TASK DIRECTIONS:
Repeat only the lines from the line containing "Keep writing the" through the line containing "STRIP_TOP_Z) * make_clinch_nut())", both included, exactly as they stand.

**** RECORDS PROVIDED ****

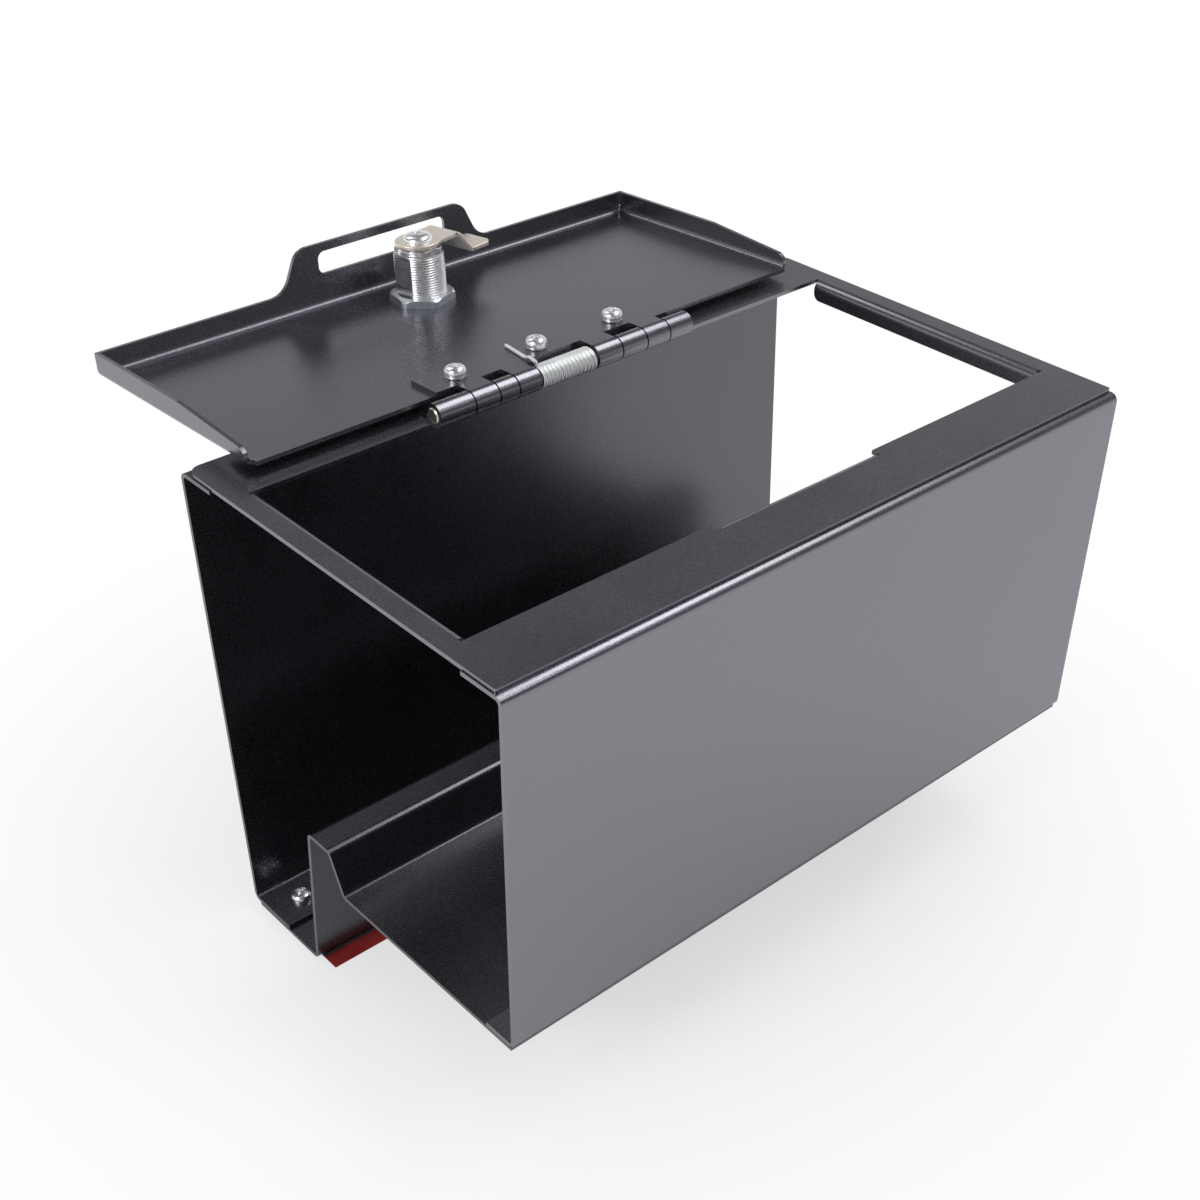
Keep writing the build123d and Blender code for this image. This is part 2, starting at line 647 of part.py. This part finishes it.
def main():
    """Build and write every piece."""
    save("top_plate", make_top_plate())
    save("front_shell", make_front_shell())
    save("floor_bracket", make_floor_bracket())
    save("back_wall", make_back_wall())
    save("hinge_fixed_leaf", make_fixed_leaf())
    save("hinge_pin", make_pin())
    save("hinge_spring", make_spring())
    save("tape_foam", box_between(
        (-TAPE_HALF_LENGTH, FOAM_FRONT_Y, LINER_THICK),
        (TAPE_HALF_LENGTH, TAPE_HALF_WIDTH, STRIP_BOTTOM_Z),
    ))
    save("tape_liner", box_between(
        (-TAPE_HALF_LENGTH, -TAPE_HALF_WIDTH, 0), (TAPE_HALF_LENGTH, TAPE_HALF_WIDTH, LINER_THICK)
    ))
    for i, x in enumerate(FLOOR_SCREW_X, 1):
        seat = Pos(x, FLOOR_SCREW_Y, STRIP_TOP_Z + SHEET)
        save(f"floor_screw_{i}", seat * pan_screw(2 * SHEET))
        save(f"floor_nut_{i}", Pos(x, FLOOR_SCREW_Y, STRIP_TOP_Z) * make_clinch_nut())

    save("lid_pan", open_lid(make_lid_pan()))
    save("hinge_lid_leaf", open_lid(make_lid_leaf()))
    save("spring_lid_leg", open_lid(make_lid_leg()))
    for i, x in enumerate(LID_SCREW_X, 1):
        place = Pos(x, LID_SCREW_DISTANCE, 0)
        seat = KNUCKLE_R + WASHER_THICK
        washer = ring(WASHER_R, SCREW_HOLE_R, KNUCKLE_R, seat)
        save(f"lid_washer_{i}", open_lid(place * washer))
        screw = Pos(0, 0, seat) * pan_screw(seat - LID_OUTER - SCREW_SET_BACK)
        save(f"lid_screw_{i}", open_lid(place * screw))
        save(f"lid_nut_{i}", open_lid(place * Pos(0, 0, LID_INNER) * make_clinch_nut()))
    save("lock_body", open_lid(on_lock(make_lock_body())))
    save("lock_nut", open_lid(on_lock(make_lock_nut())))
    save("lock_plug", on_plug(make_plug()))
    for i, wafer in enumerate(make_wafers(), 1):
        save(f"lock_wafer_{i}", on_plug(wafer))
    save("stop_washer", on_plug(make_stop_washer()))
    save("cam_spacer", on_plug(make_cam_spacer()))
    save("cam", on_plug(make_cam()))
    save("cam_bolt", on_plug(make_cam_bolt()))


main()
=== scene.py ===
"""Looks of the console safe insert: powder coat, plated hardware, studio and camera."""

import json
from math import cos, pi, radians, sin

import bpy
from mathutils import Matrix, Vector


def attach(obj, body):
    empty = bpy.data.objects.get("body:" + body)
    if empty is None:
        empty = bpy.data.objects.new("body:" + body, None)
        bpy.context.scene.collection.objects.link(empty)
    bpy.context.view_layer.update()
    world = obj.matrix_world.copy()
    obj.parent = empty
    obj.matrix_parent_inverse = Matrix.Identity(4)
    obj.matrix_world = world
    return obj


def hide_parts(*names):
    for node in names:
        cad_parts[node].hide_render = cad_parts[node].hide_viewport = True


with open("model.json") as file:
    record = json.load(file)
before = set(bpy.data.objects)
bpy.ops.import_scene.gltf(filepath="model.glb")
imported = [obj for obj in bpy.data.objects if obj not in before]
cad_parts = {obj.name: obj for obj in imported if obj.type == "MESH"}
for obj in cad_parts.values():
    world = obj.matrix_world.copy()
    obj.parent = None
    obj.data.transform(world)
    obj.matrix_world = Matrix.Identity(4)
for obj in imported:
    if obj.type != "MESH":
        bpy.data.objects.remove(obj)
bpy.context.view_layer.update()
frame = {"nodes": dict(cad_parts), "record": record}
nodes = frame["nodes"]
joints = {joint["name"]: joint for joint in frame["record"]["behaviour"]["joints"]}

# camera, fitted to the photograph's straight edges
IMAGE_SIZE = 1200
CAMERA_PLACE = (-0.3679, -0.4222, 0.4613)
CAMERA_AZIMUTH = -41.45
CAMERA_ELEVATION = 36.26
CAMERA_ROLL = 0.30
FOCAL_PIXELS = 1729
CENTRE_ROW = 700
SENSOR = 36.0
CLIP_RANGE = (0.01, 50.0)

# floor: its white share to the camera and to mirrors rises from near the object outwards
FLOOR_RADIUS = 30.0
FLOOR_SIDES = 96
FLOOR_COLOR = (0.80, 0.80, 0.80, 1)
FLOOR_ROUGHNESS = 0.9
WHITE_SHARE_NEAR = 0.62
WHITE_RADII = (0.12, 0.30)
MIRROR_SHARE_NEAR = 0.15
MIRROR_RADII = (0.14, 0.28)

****
**** RECORDS PROVIDED ****

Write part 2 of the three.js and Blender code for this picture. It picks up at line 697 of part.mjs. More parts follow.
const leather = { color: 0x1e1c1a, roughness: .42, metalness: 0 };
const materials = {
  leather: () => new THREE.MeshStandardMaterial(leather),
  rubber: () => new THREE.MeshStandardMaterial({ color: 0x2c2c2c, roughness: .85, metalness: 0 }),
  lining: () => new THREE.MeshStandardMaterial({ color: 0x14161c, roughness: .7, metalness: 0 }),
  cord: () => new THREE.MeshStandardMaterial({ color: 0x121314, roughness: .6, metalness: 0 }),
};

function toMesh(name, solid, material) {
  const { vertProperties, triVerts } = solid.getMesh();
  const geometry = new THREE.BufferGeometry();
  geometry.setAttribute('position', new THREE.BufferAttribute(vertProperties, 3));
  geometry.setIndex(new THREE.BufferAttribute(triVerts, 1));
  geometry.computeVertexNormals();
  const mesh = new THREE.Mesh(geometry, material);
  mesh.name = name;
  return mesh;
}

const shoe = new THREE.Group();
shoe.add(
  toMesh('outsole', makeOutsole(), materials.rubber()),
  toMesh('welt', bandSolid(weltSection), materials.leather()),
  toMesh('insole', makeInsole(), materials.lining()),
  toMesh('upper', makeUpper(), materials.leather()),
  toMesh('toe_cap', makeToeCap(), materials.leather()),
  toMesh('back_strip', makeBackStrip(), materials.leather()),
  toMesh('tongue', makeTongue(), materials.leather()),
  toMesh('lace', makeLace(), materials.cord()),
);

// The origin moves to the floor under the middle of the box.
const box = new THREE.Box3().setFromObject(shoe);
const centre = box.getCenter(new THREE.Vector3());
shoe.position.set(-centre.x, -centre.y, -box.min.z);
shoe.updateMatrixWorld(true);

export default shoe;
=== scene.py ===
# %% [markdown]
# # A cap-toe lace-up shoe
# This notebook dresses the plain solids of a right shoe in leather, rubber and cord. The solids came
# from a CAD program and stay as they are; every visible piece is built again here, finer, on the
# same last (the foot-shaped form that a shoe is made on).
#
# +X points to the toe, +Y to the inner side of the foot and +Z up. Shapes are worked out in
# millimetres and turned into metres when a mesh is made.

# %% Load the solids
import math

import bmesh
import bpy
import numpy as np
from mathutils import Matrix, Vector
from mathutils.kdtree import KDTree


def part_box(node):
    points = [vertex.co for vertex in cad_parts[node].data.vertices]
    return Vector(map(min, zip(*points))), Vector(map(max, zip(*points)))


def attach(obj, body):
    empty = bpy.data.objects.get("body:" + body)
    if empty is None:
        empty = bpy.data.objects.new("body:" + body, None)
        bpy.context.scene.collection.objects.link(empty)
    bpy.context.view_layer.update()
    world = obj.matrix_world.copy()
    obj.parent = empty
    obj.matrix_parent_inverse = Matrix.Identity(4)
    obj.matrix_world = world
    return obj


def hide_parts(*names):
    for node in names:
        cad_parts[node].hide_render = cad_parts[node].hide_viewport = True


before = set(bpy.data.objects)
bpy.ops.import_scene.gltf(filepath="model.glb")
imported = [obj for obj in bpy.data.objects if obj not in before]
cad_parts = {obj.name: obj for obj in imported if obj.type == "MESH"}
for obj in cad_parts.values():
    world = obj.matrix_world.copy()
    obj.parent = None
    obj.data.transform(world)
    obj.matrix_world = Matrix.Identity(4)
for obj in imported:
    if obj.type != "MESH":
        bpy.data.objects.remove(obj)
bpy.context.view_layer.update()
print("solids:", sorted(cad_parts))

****

ANSWER FOR THIS EXERCISE:
Keep writing the build123d and Blender code for this image. This is part 2, starting at line 647 of part.py. This part finishes it.
def main():
    """Build and write every piece."""
    save("top_plate", make_top_plate())
    save("front_shell", make_front_shell())
    save("floor_bracket", make_floor_bracket())
    save("back_wall", make_back_wall())
    save("hinge_fixed_leaf", make_fixed_leaf())
    save("hinge_pin", make_pin())
    save("hinge_spring", make_spring())
    save("tape_foam", box_between(
        (-TAPE_HALF_LENGTH, FOAM_FRONT_Y, LINER_THICK),
        (TAPE_HALF_LENGTH, TAPE_HALF_WIDTH, STRIP_BOTTOM_Z),
    ))
    save("tape_liner", box_between(
        (-TAPE_HALF_LENGTH, -TAPE_HALF_WIDTH, 0), (TAPE_HALF_LENGTH, TAPE_HALF_WIDTH, LINER_THICK)
    ))
    for i, x in enumerate(FLOOR_SCREW_X, 1):
        seat = Pos(x, FLOOR_SCREW_Y, STRIP_TOP_Z + SHEET)
        save(f"floor_screw_{i}", seat * pan_screw(2 * SHEET))
        save(f"floor_nut_{i}", Pos(x, FLOOR_SCREW_Y, STRIP_TOP_Z) * make_clinch_nut())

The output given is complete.